Dealing with Estrangement and Heartbreak

She left and never came back.

Without a word.

 

I looked up to her like a mother. Loosing her while she was alive was something I never thought I would experience. You never think of such things when you are a kid.

I remember her sweet, gentle voice telling me stories late at night.

 

She was the one who did my hair before school concerts. She was the one who cut my hair and we were both frustrated when I didn’t like it.

 

She was the one who told me I had perfect eyebrows when I was self conscious about my entire body.

 

Her long black hair was always perfect. And her face was angelically smooth. I wanted tan skin and dark hair like hers most of my childhood.

 

When the world felt awful, she found a way to do something hilarious to help us laugh to tears. She was the most beautiful person inside and out. I never heard her complain once. She worked harder than anyone in my family.

 

I would stay up for her to get home from work and we’d split a sandwich or the cookies she brought home as she told me about her day.

 

I imagined I would go to her house as an adult and she would babysit my kids. I imagined we would finally be happy when we all left my parents house.

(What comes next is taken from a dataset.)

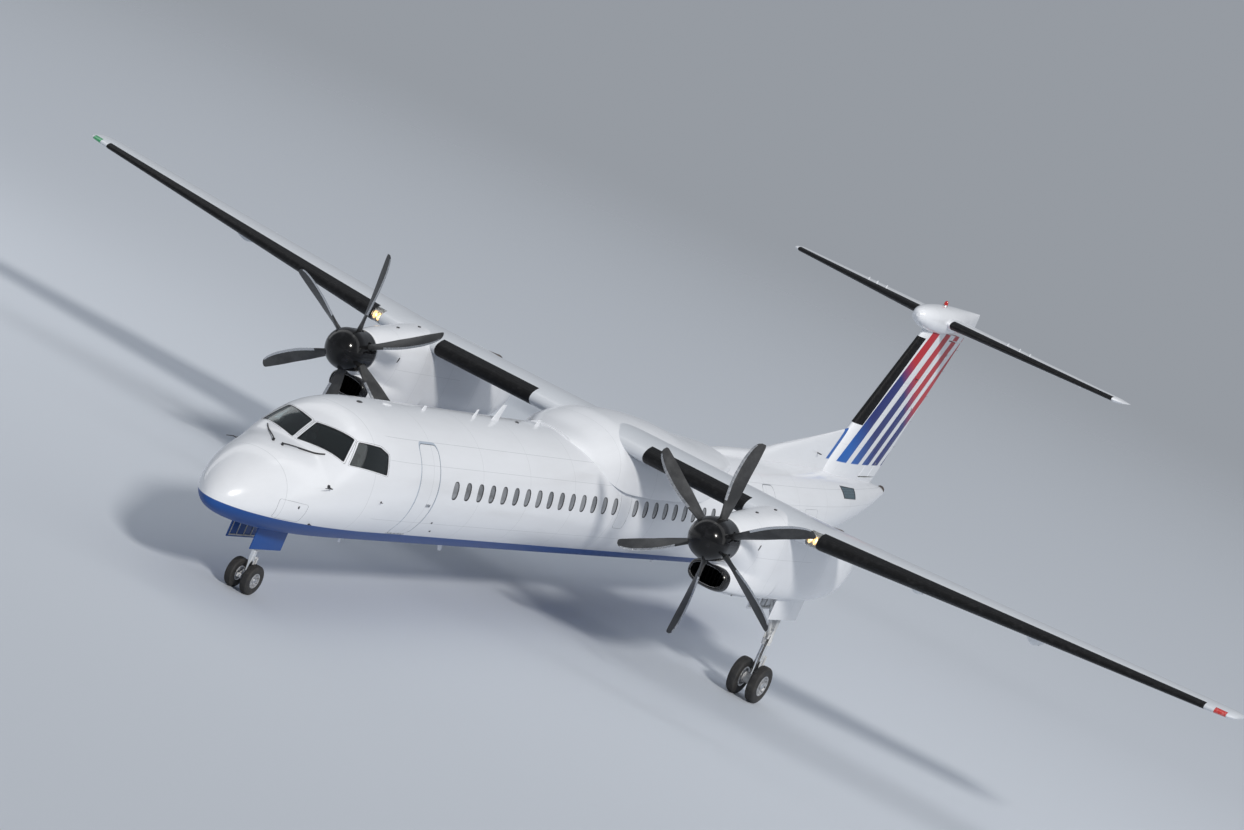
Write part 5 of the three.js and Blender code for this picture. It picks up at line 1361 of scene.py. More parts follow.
around = turns(36)
edge_turns = [math.radians(a) for a in range(132, 229, 8)]
hub_centre = Vector((NACELLE_X, PROPELLER_Y, SPINNER_Z))
blade_turns = [Matrix.Translation(hub_centre) @ Matrix.Rotation(k * math.pi / 3, 4, "Y") for k in range(6)]
blades, guards, seals = bmesh.new(), bmesh.new(), bmesh.new()
for turn in blade_turns:
    radii = [*steps(0.23, 0.74, 10), *steps(0.84, 1.9, 12), 1.96, 2.0, 2.03, 2.047, 2.055]
    loft(blades, [[turn @ point for point in blade_section(r, around)] for r in radii])
    shells = []
    for r in steps(0.78, 1.99, 16):
        outside = blade_section(r, edge_turns, 0.0012)
        inside = blade_section(r, edge_turns, -0.002)
        shells.append([turn @ point for point in outside + inside[::-1]])
    loft(guards, shells)
    collar = []
    for r, reach in ((0.088, 0.395), (0.101, 0.395), (0.101, 0.418), (0.088, 0.424)):
        collar.append([turn @ Vector((r * math.cos(a), r * math.sin(a), reach)) for a in around])
    loft(seals, collar, closed=True)
hub = bmesh.new()
rim = HUB["radius"] - 0.005
profile = [(0.0, HUB["front"]), (0.20, HUB["front"]), (rim, HUB["front"] + 0.03), (rim, HUB["rear"]),
           (0.0, HUB["rear"])]
add_spun(hub, profile, AFT, hub_centre, 48)
dress_pair(place_mesh(blades, "propeller_blades", blade_paint), "propeller", "blade_composite", "propeller")
dress_pair(place_mesh(guards, "blade_guards", bare_metal), "propeller", "wheel_alloy")
dress_pair(place_mesh(seals, "blade_root_seals", boot_rubber), "propeller", "boot_rubber")
dress_pair(place_mesh(hub, "propeller_hub", bare_metal), "propeller", "wheel_alloy")
shell = bmesh.new()
nose_run = SPINNER["front"] + 0.2
cap = [(SPINNER["radius"] * math.sin(t) ** 0.92 if t else 0.0, -0.2 + nose_run * math.cos(t))
       for t in steps(0, math.pi / 2, 28)]
skirt = [(0.435, 0.186), (0.431, 0.189), (0.431, 0.195), (0.435, 0.198), (0.435, 0.274), (0.430, 0.288),
         (0.415, 0.30), (0.0, 0.30)]
add_spun(shell, cap + skirt, AFT, hub_centre, 96)
spinner = place_mesh(shell, "spinner_shell", spinner_black)
holes = bmesh.new()
for turn in blade_turns:
    rod_between(holes, turn @ Vector((0, 0, 0.30)), turn @ Vector((0, 0, 0.60)), SPINNER["root"], segments=40)
carve(spinner, place_mesh(holes, "root_holes", sealant_and_duct_shade))
dress_pair(spinner, "propeller", "spinner_black", "spinner")


# Fin and rudders: a swept composite fin grown out of a long dorsal spine, a rubber boot on its edge,
# and a rudder in two hinged lengths, with its pin, bearing pads and static wicks. Slanted bands fade
# from red at the top to blue below. Two probes and the auxiliary power unit's pipe are made here too.
def straight_run(table, after):
    """Adds a row just inside each end of one run of a table, which keeps the curve straight there."""
    low, high = table[after], table[after + 1]
    inner = [tuple(a + (b - a) * t for a, b in zip(low, high)) for t in (0.01, 0.99)]
    return table[:after + 1] + inner + table[after + 1:]


FIN = straight_run([(3.15, 26.52, 3.99, 0.0, 0.11), (3.50, 26.76, 3.86, 0.0, 0.11),
                    (7.46, 29.53, 2.93, 0.0, 0.10)], 1)
FIN_BOOT, FIN_BOOT_SHARE = (4.85, 7.24), 0.085
RUDDER, RUDDER_ROOM, FORE_HINGE, REAR_HINGE = (3.60, 7.30), 0.034, 0.62, 0.82
RUDDER_PADS = ((3.90, 3.96), (5.40, 5.46), (6.90, 6.96))
DORSAL = [
    # station, top, half width
    (19.95, 3.72, 0.25), (21.0, 3.79, 0.33), (22.5, 3.83, 0.30), (24.0, 4.08, 0.20), (27.3, 4.64, 0.095),
    (27.7, 4.72, 0.08),
]
DORSAL_SIDE = [(0.22, 0.985), (0.35, 0.93), (0.44, 0.83), (0.50, 0.70), (0.56, 0.50), (0.63, 0.34),
               (0.75, 0.20), (0.90, 0.10), (1, -0.1)]
BAND_RED, BAND_NAVY, BAND_BLUE = (0.46, 0.010, 0.022, 1), (0.008, 0.018, 0.15, 1), (0.010, 0.11, 0.42, 1)
fin_paint, tree, shader, (x, y, z), tint = gloss_paint("fin_paint", WHITE, waves=0.0007)
lean = math_node(tree, "SUBTRACT", y, math_node(tree, "MULTIPLY", z, 0.70))
chord_seams = strongest(tree, [near(tree, z, at, 0.0035) for at in (4.42, 5.30, 6.18, 7.06)])
chord_seams = math_node(tree, "MULTIPLY", chord_seams, ramp(tree, lean, 7.55, 7.56))
tint = add_seams(tree, shader, tint, strongest(tree, [chord_seams, near(tree, lean, 8.35, 0.004)]),
                 share=0.35)
BAND_PITCH = 0.84
place_in_band = math_node(tree, "PINGPONG", lean, BAND_PITCH / 2)
half_band = ramp(tree, z, 4.0, 8.0, 0.27, 0.20)
bands = math_node(tree, "LESS_THAN", place_in_band, half_band)
inside = math_node(tree, "MULTIPLY", ramp(tree, lean, 7.62, 7.64), ramp(tree, z, 3.98, 4.0))
fade = math_node(tree, "ADD", z, math_node(tree, "MULTIPLY", lean, 0.45))
colour = over(tree, ramp(tree, fade, 8.1, 8.9), BAND_NAVY, BAND_BLUE)
colour = over(tree, ramp(tree, fade, 10.0, 10.5), BAND_RED, colour)
painted = math_node(tree, "MULTIPLY", bands, inside)
finish(tree, shader, over(tree, painted, colour, tint))
dull_where(tree, shader, painted, 0.45, (0.45, 0.08))

rings = []
for y, top, half in (smooth_row(DORSAL, y) for y in steps(DORSAL[0][0], DORSAL[-1][0], 60)):
    foot = hull_row(y)[1] - 0.15
    port = [Vector((half * across, y, foot + (top - foot) * up)) for across, up in DORSAL_SIDE]
    rings.append([Vector((0, y, top))] + port + mirror_outline(port[::-1]))
dorsal = solid(rings, "dorsal_spine", fin_paint)
soften(dorsal, 40)
dress(dorsal, "airframe", "white_composite")
fin = surface(FIN, steps(3.15, 7.46, 26), "fin_skin", fin_paint, along_fin, 0.0)
cut(fin, behind_hinge(FIN, RUDDER, FORE_HINGE, along_fin, 0.0, CLEAR, RUDDER_ROOM), primer)
cut(fin, leading_block(FIN, FIN_BOOT, FIN_BOOT_SHARE, along_fin), sealant_and_duct_shade)
soften(fin)
dress(fin, "airframe", "white_composite", "fin")
boot = edge_piece(FIN, FIN_BOOT, FIN_BOOT_SHARE, "fin_boot", boot_rubber, along_fin, 0.0)
soften(boot)
dress(boot, "airframe", "boot_rubber", "deice_boot_fin")
for name, share, rear_share in (("rudder_fore", FORE_HINGE, REAR_HINGE),
                                ("rudder_trailing", REAR_HINGE, None)):
    rudder = trailing_piece(FIN, RUDDER, name + "_skin", fin_paint, share, along_fin, 0.0)
    if rear_share:
        cut(rudder, behind_hinge(FIN, RUDDER, rear_share, along_fin, 0.0, CLEAR, 0.2), primer)
    soften(rudder)
    dress(rudder, name, "white_composite", name)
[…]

Grief over somone who not died is a common symptom I help many of my clients walk through: family estrangement, heartbreak, leaving toxic relationships, leaving close coworkers, unexpected loss of friendship and more.

 

All of these can be achingly painful. Yet far too often you are told to “Get over it,” and to “be better off without them.”

 

But if you are anything like me, you love hard.  You show up fully with the people you show up with. It’s not that simple.

 

You have to grieve.

 

Grief is our bodies natural response to loosing something or someone. Grief can last for a day or it can last for months or years. Let it come.

 

Feel the sadness.

Release the it by sitting in it.

Cry. Feel. Weep.

 

The sooner you do, the sooner it passes.

 

The longer you hold on to the loss without feeling the weight of it’s loss, the longer you hold yourself back.